[REQUIREMENTS]: Quote exactly the lines between the line containing "# Lean at which" and the line containing "obj.data.transform(world)", counting those two lines as part of the range. Leave the rest out.

[SOURCE MATERIAL]:

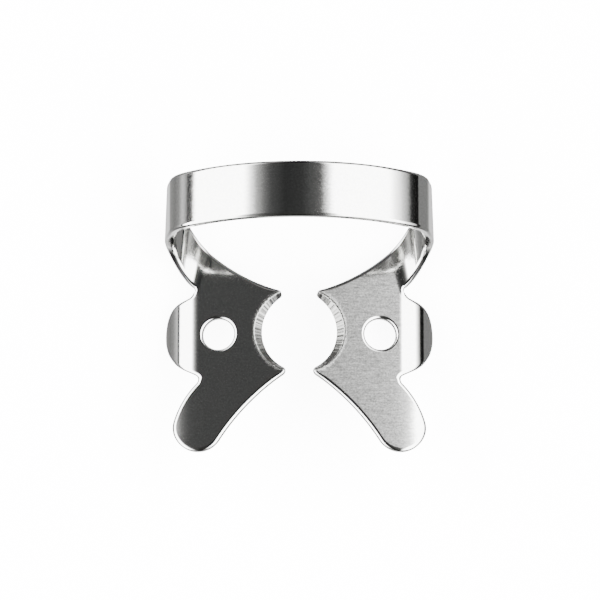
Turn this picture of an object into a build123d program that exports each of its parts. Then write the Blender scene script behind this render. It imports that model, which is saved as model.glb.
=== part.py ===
import os
from math import asin, cos, degrees, radians, sin, tan

from build123d import *

# Rubber dam clamp, stamped from one strip of sprung stainless sheet. Two jaws with holes for the
# forceps grip the tooth between four prongs, and a bow arches over behind them. X runs from jaw to
# jaw, Y from the jaws towards the bow. "Out" is measured from the middle plane, "along" from the
# line of the two holes.

# Sheet
sheet = 0.7                # thickness of the strip
edge_round = 0.18          # radius that tumbling leaves along every rim
bend_round_share = 1.25    # of that radius, along the bends, where the strip is worn a little more
rim_length = 0.8           # edges longer than this are rims, shorter ones cross the sheet

# Bow
bow_width = 4.45           # width of the band
bow_along = 6.75           # near edge of the band
bow_height = 11.6          # crown above the underside of the bends
half_width = 10.6          # outermost point of a side
crown_radius = 13.6        # outer face over the top
shoulder_radius = 3.4      # outer face where the top turns into a side
side_splay = 9.0           # degrees by which a side leans outwards on its way down
bend_radius = 2.5          # inside the bend between a side and its jaw, at the band's near edge
bend_flare = 0.2           # growth of that radius for each millimetre further along

# Jaws
jaw_slope = 8.0            # degrees by which a jaw falls away from the tooth
neck_along = 6.6           # far edge of the neck where the bend begins
neck_far_slope = 42.0      # degrees between that edge and X
neck_near_slope = 64.0     # degrees between the near edge and X, at the notch
notch_along = 3.4          # notch between the neck and the wing
notch_out = 8.4
notch_round = 0.3
hole_out = 6.3
hole_radius = 1.25

# Grip
grip_along = 0.15          # middle of the grip arcs
grip_radius = 3.3
upper_grip_out = 3.7       # deepest point of the arc on the upper face
lower_grip_out = 2.85      # deepest point of the arc on the lower face
grip_round = 0.08          # radius left along the two arcs
far_prong_out = 1.3
far_prong_along = 3.34
near_prong_out = 0.98
near_prong_along = -3.22

# Wings
wing_out = 7.85            # where a wing begins to curl down
wing_radius = 3.2          # upper face of the curl
wing_turn = 72.0           # degrees of curl
wing_root_along = -3.6     # near end of the root; the far end is the notch beside the neck
wing_straight_share = 0.13 # of the curl, over which the far edge stays on the notch
wing_middle_far = 2.6      # outline halfway round and at the tip
wing_middle_near = -2.45
wing_tip_along = 0.4

# Tongues that point away from the bow
tongue_out = 7.87          # centre of the round end
tongue_along = -7.45
tongue_radius = 1.97
tongue_inner_turn = 213.0  # where the round end meets the two long edges
tongue_outer_turn = 15.0

# Where cutting bodies run past what they cut
overrun = 2.0
grip_overrun_share = 0.5   # of the sheet
skin_overrun_share = 0.1   # of the turn of a curl
lean_tolerance = 0.001     # degrees

outer_bend_radius = bend_radius + sheet
bend_turn = 90 + jaw_slope + side_splay
bend_centre = Vector(half_width - outer_bend_radius, 0, outer_bend_radius)
bow_far_along = bow_along + bow_width


# Rounds the rims of a piece of sheet, all but those where it joins its neighbours. Each joint is
# given by a point in the middle of the shared face.
def tumbled(piece, joints, radius=edge_round):
    shared = ShapeList()
    for point in joints:
        shared += piece.faces().sort_by_distance(point)[0].edges()
    rims = [edge for edge in piece.edges() if edge not in shared and edge.length > rim_length]
    return piece.fillet(radius, rims)


# Unit vector in the XZ plane, in degrees up from X
def heading(angle):
    return Vector(cos(radians(angle)), 0, sin(radians(angle)))


# Plane of a jaw on its underside, with the origin on the middle plane
def jaw_plane():
    foot = bend_centre - outer_bend_radius * heading(90 - jaw_slope)
    outwards = heading(-jaw_slope)
    return Plane(foot - outwards * (foot.X / outwards.X), x_dir=outwards, z_dir=heading(90 - jaw_slope))


# Distance down the jaw's slope of a point that lies so far out
def down(out):
    return out / cos(radians(jaw_slope))


# Angle at which the crown hands over to the shoulder, from the closed chain of arcs and side
def crown_turn():
    crown_centre = Vector(0, 0, bow_height - crown_radius)
    reach = crown_radius - shoulder_radius
    offset = (crown_centre - bend_centre).dot(heading(side_splay))
    return degrees(asin((outer_bend_radius - shoulder_radius - offset) / reach)) - side_splay


# Point of the bend's outer skin, by the degrees turned from the jaw and the place along the bow.
# The bend is a cone that touches the jaw and the side.
def bend_point(turned, along):
    growth = bend_flare * (along - bow_along)
    slant = (heading(90 - jaw_slope) + heading(180 + side_splay)) / (1 + cos(radians(bend_turn)))
    centre = bend_centre + growth * slant + Vector(0, along, 0)
    return centre + (outer_bend_radius + growth) * heading(turned - 90 - jaw_slope)


# Arcs of half the crown and a shoulder at a depth under the outer face
def half_section(depth):
    turn = crown_turn()
    crown_centre = Vector(0, 0, bow_height - crown_radius)
    shoulder_centre = crown_centre + (crown_radius - shoulder_radius) * heading(90 - turn)
    crown = crown_radius - depth
    shoulder = shoulder_radius - depth
    return [
        ThreePointArc(*(crown_centre + crown * heading(90 - turn * share) for share in (0, 0.5, 1))),
        ThreePointArc(
            shoulder_centre + shoulder * heading(90 - turn),
            shoulder_centre + shoulder * heading((90 - turn + side_splay) / 2),
            shoulder_centre + shoulder * heading(side_splay),
        ),
    ]


# Band of the bow over one side, down to the side's flat
def half_band():
    outer = half_section(0)
    inner = half_section(sheet)
    ends = [Line(outer[-1] @ 1, inner[-1] @ 1), Line(outer[0] @ 0, inner[0] @ 0)]
    section = make_face(outer + inner + ends)
    band = Pos(0, bow_along, 0) * extrude(section, bow_width, dir=(0, 1, 0))
    rims = band.edges().filter_by(Axis.Y, reverse=True)
    rims = rims.filter_by(lambda edge: edge.length > rim_length)
    return fillet(rims, edge_round)


# Middle of a face that the side shares with its neighbour, between two corners of the outer skin
def side_joint(corner, other_corner):
    return (corner + other_corner) / 2 - heading(side_splay) * (sheet / 2)


# Middle of the face that the neck shares with the bend
def neck_joint():
    return (bend_point(0, notch_along) + bend_point(0, neck_along)) / 2 + heading(90 - jaw_slope) * (sheet / 2)


# Flat of the bow's side, between the shoulder and the bend
def side():
    top = half_section(0)[-1] @ 1
    corners = [
        top + Vector(0, bow_along, 0),
        top + Vector(0, bow_far_along, 0),
        bend_point(bend_turn, bow_far_along),
        bend_point(bend_turn, bow_along),
    ]
    flat = make_face(Polyline(*corners, close=True)).face()
    slab = Solid.thicken(flat, sheet, -heading(side_splay))
    return tumbled(slab, [side_joint(corners[0], corners[1]), side_joint(corners[2], corners[3])])


# Part of a curved skin inside an outline, as thick as the sheet. The outline is drawn as seen
# from outside along a heading, with Y to the right.
def curled(skin, centre, angle, outline, depth):
    view = Plane(centre, x_dir=(0, 1, 0), z_dir=heading(angle))
    trimmed = (skin & extrude(view * outline, depth)).faces()[0]
    outwards = trimmed.normal_at(trimmed.center()).dot(heading(angle))
    return Solid.thicken(trimmed, -sheet if outwards > 0 else sheet)


# Bend between a jaw and its side. It narrows from the neck to the band.
def bend():
    near_arc, far_arc = (
        ThreePointArc(*(bend_point(bend_turn * share, along) for share in (0, 0.5, 1)))
        for along in (notch_along, bow_far_along)
    )
    angle = bend_turn / 2 - 90 - jaw_slope
    view = Plane(bend_centre, x_dir=(0, 1, 0), z_dir=heading(angle))
    seen = lambda turned, along: tuple(view.to_local_coords(bend_point(turned, along)))[:2]
    far_edge = Spline(
        seen(0, neck_along),
        seen(bend_turn, bow_far_along),
        tangents=[(tan(radians(neck_far_slope)), cos(radians(bend_turn / 2))), (0, 1)],
    )
    near_edge = Spline(
        seen(0, notch_along),
        seen(bend_turn, bow_along),
        tangents=[(tan(radians(neck_near_slope)), 1), (0, 1)],
    )
    outline = make_face([far_edge, near_edge, Line(far_edge @ 1, near_edge @ 1), Line(far_edge @ 0, near_edge @ 0)])
    skin = Face.make_surface_from_curves(near_arc.edge(), far_arc.edge())
    bent = curled(skin, bend_centre, angle, outline, overrun * outer_bend_radius)
    top = side_joint(bend_point(bend_turn, bow_along), bend_point(bend_turn, bow_far_along))
    return tumbled(bent, [top, neck_joint()], edge_round * bend_round_share)


# Middle of the face that a jaw shares with its wing
def wing_joint():
    along = (notch_along + wing_root_along) / 2
    return jaw_plane().from_local_coords(Vector(down(wing_out), along, sheet / 2))


# Wing that curls down beside a jaw
def wing():
    root = jaw_plane().from_local_coords(Vector(down(wing_out), 0, sheet))
    centre = root - wing_radius * heading(90 - jaw_slope)
    angle = 90 - jaw_slope - wing_turn / 2
    skin_turn = wing_turn * (1 + skin_overrun_share)
    arc = ThreePointArc(
        *(centre + wing_radius * heading(90 - jaw_slope - skin_turn * share) for share in (0, 0.5, 1))
    )
    reach = overrun * notch_along
    skin = Face.extrude(Pos(0, -reach, 0) * arc, (0, 2 * reach, 0))
    rise = wing_radius * sin(radians(wing_turn / 2))
    straight_rise = wing_radius * sin(radians(wing_turn * (0.5 - wing_straight_share)))
    edge = Spline(
        (notch_along, straight_rise),
        (wing_middle_far, 0),
        (wing_tip_along, -rise),
        (wing_middle_near, 0),
        (wing_root_along, rise),
    )
    corner = (notch_along, rise)
    outline = make_face([edge, Line(edge @ 1, corner), Line(corner, edge @ 0)])
    return tumbled(curled(skin, centre, angle, outline, overrun * wing_radius), [wing_joint()])


# Outline of a jaw in its own plane, without the wing, from the prongs to the bend
def jaw_outline():
    end = Vector(down(tongue_out), tongue_along)
    spoke = lambda angle: Vector(cos(radians(angle)), sin(radians(angle)))
    inner = end + tongue_radius * spoke(tongue_inner_turn)
    outer = end + tongue_radius * spoke(tongue_outer_turn)
    far_prong = (far_prong_out, far_prong_along)
    near_prong = (near_prong_out, near_prong_along)
    neck = (down(bend_point(0, neck_along).X), neck_along)
    notch = (down(bend_point(0, notch_along).X), notch_along)
    wing_near = (down(wing_out), wing_root_along)
    wing_far = (down(wing_out), notch_along)
    return make_face([
        TangentArc(neck, far_prong, tangent=-spoke(neck_far_slope)),
        Line(far_prong, near_prong),
        TangentArc(inner, near_prong, tangent=spoke(tongue_inner_turn - 90)),
        ThreePointArc(inner, end + tongue_radius * spoke((tongue_inner_turn + tongue_outer_turn + 360) / 2), outer),
        TangentArc(outer, wing_near, tangent=spoke(tongue_outer_turn + 90)),
        Line(wing_near, wing_far),
        Line(wing_far, notch),
        Line(notch, neck),
    ])


# Body that cuts the grip, a round bar that slants through the sheet
def grip_cutter():
    slant = Vector(down(upper_grip_out - lower_grip_out), 0, sheet)
    start = Vector(down(lower_grip_out) - grip_radius, grip_along, 0) - slant * grip_overrun_share
    plane = jaw_plane()
    bar = Pos(*start) * Circle(grip_radius)
    reach = slant * (1 + 2 * grip_overrun_share)
    return plane * extrude(bar, reach.length, dir=reach.normalized())


# Round hole square to the jaw
def jaw_hole(out, along, radius):
    place = Pos(down(out), along, sheet / 2)
    return jaw_plane() * place * Cylinder(radius, overrun * sheet)


# Jaw with its bend and wing, on the side of positive X
def half_jaw():
    flat = jaw_plane() * extrude(jaw_outline(), sheet) - jaw_hole(hole_out, 0, hole_radius)
    plate = flat.solid()
    rounded = plate.fillet(edge_round, plate.edges().filter_by(GeomType.CIRCLE))
    gripping = (rounded - grip_cutter()).solid()
    grip_arcs = gripping.edges().filter_by(GeomType.BSPLINE).sort_by(SortBy.LENGTH)[-2:]
    formed = gripping.fillet(grip_round, grip_arcs) + bend() + wing()
    return formed - jaw_hole(notch_out, notch_along, notch_round)


# Half of the clamp, in the frame of its jaws
def half_clamp():
    return half_jaw() + side() + half_band()


# Height of the lowest point of a piece when the clamp leans by so many degrees towards the bow
def lowest(piece, lean):
    return (Rot(-lean, 0, 0) * piece).bounding_box().min.Z


# Lean at which the clamp lies on the edges of its wings and on its bends
def resting_lean():
    flat, steep = 0.0, 45.0
    wing_piece, bend_piece = wing(), bend()
    while steep - flat > lean_tolerance:
        lean = (flat + steep) / 2
        if lowest(wing_piece, lean) < lowest(bend_piece, lean):
            flat = lean
        else:
            steep = lean
    return flat


# Clamp as it comes to rest, centred over the origin
def resting_clamp():
    half = half_clamp()
    leaning = Rot(-resting_lean(), 0, 0) * (half + mirror(half, about=Plane.YZ))
    box = leaning.bounding_box()
    return Pos(-box.center().X, -box.center().Y, -box.min.Z) * leaning


os.makedirs("parts", exist_ok=True)
export_step(resting_clamp().solid(), "parts/clamp.step")
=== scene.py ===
import math

import bpy
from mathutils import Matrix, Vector, geometry, kdtree


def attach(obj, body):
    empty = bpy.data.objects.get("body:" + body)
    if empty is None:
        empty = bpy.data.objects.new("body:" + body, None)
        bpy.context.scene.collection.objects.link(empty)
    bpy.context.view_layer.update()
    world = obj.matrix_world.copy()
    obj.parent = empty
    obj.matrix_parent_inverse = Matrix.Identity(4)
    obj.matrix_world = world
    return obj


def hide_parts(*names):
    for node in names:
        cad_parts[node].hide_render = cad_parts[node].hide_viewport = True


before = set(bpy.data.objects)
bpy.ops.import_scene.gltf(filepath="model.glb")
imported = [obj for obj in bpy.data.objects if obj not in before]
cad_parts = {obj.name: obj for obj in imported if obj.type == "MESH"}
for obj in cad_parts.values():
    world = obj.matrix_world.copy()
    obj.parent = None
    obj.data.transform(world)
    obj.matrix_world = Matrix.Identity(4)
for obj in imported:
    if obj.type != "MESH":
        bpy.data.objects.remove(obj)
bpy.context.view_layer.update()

mm = 0.001

print("stage 1: camera and light")

view = {
    "look": (0.05, 0.33, 3.0),     # mm, point in the middle of the picture
    "lean": -3.3,                  # degrees off straight down, below zero over the bow's side
    "distance": 420.0,             # mm, a copy stand's height over a small part
    "fieldWidth": 47.24,           # mm across the picture at the point looked at
    "sensor": 36.0,                # mm
    "clip": (0.01, 10.0),          # m, nearest and farthest that the camera sees
}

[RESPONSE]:
# Lean at which the clamp lies on the edges of its wings and on its bends
def resting_lean():
    flat, steep = 0.0, 45.0
    wing_piece, bend_piece = wing(), bend()
    while steep - flat > lean_tolerance:
        lean = (flat + steep) / 2
        if lowest(wing_piece, lean) < lowest(bend_piece, lean):
            flat = lean
        else:
            steep = lean
    return flat


# Clamp as it comes to rest, centred over the origin
def resting_clamp():
    half = half_clamp()
    leaning = Rot(-resting_lean(), 0, 0) * (half + mirror(half, about=Plane.YZ))
    box = leaning.bounding_box()
    return Pos(-box.center().X, -box.center().Y, -box.min.Z) * leaning


os.makedirs("parts", exist_ok=True)
export_step(resting_clamp().solid(), "parts/clamp.step")
=== scene.py ===
import math

import bpy
from mathutils import Matrix, Vector, geometry, kdtree


def attach(obj, body):
    empty = bpy.data.objects.get("body:" + body)
    if empty is None:
        empty = bpy.data.objects.new("body:" + body, None)
        bpy.context.scene.collection.objects.link(empty)
    bpy.context.view_layer.update()
    world = obj.matrix_world.copy()
    obj.parent = empty
    obj.matrix_parent_inverse = Matrix.Identity(4)
    obj.matrix_world = world
    return obj


def hide_parts(*names):
    for node in names:
        cad_parts[node].hide_render = cad_parts[node].hide_viewport = True


before = set(bpy.data.objects)
bpy.ops.import_scene.gltf(filepath="model.glb")
imported = [obj for obj in bpy.data.objects if obj not in before]
cad_parts = {obj.name: obj for obj in imported if obj.type == "MESH"}
for obj in cad_parts.values():
    world = obj.matrix_world.copy()
    obj.parent = None
    obj.data.transform(world)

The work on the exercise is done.